Seed funding: Everything you need to know

What is seed funding?

Seed funding is an initial investment in a business in exchange for a stake in the company. Seed funding tends to be done at the start of a business’ life to inject money into the project – it’s money to help germinate the company. Usually, seed funding is there to get a company to its next round of funding or into a position where it can generate its own income.

What is Seed funding used for?

Seed funding can be used for a wide variety of things as, ultimately, it becomes the company’s money to do with as it pleases. Some investors may stipulate what the money goes towards, but others may not.

Usually, money generated from seed funding goes towards market research and product development, alongside other preliminary tasks.

Who can be a seed funder?

Almost anyone with money to give can be a seed funder.
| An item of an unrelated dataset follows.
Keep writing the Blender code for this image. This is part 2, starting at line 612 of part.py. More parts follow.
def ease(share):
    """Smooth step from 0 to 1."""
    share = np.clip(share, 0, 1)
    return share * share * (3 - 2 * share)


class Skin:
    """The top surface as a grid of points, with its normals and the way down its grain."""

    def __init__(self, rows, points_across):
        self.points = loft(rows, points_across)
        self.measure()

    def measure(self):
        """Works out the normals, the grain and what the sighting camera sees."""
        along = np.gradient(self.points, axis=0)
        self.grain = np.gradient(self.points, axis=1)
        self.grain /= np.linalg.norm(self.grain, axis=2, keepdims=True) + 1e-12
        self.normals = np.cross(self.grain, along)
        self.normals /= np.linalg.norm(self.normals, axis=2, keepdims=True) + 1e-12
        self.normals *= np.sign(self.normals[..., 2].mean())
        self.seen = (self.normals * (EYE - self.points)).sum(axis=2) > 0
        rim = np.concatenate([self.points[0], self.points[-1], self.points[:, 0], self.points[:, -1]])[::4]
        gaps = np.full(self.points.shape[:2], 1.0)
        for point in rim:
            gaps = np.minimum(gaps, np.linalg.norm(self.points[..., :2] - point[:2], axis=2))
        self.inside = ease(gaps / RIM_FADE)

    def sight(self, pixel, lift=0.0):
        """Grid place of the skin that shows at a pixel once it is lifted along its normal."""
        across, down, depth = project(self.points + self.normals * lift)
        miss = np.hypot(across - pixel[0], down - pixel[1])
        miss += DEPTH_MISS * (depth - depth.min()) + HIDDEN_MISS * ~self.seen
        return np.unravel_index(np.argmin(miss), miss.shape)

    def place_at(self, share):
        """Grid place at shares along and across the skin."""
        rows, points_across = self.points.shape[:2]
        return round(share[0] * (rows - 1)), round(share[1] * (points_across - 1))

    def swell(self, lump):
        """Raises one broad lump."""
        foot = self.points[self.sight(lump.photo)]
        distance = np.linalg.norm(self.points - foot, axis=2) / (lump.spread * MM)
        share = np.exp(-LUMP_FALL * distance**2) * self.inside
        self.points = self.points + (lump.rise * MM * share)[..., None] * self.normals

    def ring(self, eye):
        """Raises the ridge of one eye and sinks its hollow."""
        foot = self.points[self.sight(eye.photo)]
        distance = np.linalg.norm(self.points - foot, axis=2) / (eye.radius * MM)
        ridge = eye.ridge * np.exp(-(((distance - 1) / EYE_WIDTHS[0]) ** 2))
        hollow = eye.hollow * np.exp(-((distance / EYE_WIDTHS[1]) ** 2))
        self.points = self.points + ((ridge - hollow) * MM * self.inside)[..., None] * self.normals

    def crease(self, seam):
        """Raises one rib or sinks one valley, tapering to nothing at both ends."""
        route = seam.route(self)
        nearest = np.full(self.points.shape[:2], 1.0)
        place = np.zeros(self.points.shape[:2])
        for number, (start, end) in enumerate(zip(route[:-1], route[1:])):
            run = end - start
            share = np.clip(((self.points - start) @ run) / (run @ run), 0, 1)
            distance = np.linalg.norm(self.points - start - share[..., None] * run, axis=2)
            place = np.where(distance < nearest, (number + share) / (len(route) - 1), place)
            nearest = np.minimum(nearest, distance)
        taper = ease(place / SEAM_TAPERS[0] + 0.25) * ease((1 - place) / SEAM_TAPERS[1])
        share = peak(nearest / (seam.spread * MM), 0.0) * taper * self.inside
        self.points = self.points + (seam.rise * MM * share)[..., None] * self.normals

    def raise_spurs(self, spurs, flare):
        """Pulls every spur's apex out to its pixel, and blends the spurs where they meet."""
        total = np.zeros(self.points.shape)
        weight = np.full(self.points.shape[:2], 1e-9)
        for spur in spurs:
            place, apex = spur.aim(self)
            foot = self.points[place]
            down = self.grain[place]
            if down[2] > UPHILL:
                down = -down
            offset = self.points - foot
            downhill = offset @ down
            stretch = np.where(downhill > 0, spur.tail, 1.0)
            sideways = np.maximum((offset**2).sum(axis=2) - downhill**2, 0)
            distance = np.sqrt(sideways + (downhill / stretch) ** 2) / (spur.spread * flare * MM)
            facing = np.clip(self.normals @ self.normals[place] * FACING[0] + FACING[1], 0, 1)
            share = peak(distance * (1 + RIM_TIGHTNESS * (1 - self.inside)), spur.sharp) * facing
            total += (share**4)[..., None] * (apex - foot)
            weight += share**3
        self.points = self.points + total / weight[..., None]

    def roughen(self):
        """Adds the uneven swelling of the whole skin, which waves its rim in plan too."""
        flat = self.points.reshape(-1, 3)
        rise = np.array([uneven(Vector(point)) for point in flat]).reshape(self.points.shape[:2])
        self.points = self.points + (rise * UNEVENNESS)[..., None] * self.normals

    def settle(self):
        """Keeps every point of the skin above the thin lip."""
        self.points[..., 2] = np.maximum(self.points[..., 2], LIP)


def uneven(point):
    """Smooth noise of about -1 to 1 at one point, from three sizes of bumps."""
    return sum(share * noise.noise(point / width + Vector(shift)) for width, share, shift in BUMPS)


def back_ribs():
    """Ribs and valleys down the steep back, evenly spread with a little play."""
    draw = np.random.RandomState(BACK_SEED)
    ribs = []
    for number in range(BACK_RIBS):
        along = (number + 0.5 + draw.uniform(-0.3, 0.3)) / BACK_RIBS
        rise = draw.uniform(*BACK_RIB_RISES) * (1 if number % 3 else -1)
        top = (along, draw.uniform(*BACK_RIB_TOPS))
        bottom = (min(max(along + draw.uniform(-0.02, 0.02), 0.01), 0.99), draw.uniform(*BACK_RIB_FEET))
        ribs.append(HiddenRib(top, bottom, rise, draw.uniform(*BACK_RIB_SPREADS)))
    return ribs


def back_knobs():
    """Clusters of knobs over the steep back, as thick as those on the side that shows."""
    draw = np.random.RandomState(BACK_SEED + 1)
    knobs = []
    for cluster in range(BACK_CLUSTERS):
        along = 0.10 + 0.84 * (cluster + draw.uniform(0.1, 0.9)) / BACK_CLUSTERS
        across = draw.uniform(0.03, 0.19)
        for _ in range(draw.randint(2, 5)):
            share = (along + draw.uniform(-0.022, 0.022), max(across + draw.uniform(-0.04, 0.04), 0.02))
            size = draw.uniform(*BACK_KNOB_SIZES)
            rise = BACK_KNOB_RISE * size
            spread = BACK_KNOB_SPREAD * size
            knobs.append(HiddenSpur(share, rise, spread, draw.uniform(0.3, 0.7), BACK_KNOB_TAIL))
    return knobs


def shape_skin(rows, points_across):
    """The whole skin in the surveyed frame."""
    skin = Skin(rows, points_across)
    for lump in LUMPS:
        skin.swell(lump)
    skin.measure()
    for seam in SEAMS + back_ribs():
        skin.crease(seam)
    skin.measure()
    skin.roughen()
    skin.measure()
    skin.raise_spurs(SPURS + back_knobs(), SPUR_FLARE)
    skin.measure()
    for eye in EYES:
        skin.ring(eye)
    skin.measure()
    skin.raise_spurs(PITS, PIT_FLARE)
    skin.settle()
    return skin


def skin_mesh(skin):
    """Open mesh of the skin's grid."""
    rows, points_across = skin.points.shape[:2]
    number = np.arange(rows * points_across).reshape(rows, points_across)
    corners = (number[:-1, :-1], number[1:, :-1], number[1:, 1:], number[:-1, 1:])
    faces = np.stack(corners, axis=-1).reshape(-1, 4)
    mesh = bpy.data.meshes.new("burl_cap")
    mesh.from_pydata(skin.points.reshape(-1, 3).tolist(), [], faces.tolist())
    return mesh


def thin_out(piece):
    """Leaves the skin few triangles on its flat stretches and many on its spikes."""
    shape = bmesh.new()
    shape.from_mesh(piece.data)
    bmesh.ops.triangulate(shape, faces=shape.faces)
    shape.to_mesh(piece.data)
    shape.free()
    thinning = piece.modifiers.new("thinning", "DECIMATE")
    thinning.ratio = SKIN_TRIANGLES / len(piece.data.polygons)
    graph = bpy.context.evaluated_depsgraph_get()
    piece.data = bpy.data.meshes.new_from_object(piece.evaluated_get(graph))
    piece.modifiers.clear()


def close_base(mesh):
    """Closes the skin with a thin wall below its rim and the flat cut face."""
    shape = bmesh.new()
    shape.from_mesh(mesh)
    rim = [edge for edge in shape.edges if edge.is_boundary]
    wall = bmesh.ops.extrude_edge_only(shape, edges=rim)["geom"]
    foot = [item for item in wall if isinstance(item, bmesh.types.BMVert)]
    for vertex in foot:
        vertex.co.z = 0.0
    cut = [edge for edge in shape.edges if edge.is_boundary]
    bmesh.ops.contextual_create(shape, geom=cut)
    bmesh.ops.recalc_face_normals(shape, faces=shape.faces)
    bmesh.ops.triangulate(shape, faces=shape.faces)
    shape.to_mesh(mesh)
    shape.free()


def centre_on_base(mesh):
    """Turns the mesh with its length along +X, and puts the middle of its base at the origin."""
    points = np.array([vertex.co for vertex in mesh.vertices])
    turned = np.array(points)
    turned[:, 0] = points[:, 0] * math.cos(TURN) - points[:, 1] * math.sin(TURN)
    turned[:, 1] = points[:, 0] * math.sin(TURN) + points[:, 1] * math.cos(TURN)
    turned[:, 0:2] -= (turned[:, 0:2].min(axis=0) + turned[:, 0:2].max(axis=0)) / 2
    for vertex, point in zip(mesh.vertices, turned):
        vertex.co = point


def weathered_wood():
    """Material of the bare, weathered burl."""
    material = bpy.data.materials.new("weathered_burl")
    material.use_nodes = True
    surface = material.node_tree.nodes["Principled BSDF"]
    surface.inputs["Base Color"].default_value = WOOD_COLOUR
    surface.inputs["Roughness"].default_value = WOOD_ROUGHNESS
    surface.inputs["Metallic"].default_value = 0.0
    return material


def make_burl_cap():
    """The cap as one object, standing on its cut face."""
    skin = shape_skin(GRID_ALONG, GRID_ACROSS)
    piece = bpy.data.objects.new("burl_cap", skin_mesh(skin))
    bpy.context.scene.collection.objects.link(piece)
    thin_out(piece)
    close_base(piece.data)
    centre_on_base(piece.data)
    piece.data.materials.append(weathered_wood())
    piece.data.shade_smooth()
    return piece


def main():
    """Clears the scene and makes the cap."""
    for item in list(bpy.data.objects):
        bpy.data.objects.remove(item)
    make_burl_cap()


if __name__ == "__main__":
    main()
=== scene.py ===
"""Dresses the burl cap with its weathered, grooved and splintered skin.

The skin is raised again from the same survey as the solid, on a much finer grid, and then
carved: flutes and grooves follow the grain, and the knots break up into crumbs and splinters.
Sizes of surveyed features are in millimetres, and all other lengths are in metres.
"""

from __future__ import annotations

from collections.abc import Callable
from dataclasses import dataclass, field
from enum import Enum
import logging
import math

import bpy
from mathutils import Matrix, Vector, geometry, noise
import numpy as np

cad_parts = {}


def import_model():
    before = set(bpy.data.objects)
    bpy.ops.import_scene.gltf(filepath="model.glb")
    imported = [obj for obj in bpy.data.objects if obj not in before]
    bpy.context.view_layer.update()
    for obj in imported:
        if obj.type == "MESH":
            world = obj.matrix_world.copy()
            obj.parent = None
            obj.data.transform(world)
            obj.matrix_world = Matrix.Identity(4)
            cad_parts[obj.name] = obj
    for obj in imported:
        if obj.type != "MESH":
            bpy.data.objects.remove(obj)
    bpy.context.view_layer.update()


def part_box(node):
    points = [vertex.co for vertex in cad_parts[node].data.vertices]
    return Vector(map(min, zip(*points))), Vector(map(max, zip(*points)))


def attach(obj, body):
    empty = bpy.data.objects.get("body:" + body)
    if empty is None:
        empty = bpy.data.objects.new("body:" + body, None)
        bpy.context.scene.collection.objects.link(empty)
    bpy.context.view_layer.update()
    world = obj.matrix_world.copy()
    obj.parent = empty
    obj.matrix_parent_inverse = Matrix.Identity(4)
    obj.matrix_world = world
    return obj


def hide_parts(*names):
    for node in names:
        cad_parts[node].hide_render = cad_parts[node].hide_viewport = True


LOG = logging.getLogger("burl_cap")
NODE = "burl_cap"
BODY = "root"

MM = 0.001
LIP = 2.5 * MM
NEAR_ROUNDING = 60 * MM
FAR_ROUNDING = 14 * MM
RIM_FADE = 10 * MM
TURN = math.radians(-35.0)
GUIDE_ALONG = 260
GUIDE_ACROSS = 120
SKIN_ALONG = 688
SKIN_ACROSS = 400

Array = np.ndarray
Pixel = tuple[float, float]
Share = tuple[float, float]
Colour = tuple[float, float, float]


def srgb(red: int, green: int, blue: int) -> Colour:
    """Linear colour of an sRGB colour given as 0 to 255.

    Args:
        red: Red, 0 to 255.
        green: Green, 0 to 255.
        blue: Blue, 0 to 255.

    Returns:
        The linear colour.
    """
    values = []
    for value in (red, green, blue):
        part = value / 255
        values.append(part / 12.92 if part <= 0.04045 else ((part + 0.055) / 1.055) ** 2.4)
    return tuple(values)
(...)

For many companies, it tends to be close investors such as family and friends, but outside investors from venture capitalists to angel investors can be seed funders.

Seed funding is, ultimately, simply just a stage of funding rather than a way or method of funding.

Many startups now get their seed funding round through projects like Kickstarter, Indiegogo and other crowdfunding systems.

What do seed funders get?

Seed funders will usually invest in a part of the company, meaning they’ll benefit from improved stock equity if the company goes public or they decide to sell their shares to another investor.

In the case of crowdfunding, many companies offer up early access to a product or service or a set of bonuses for their investment.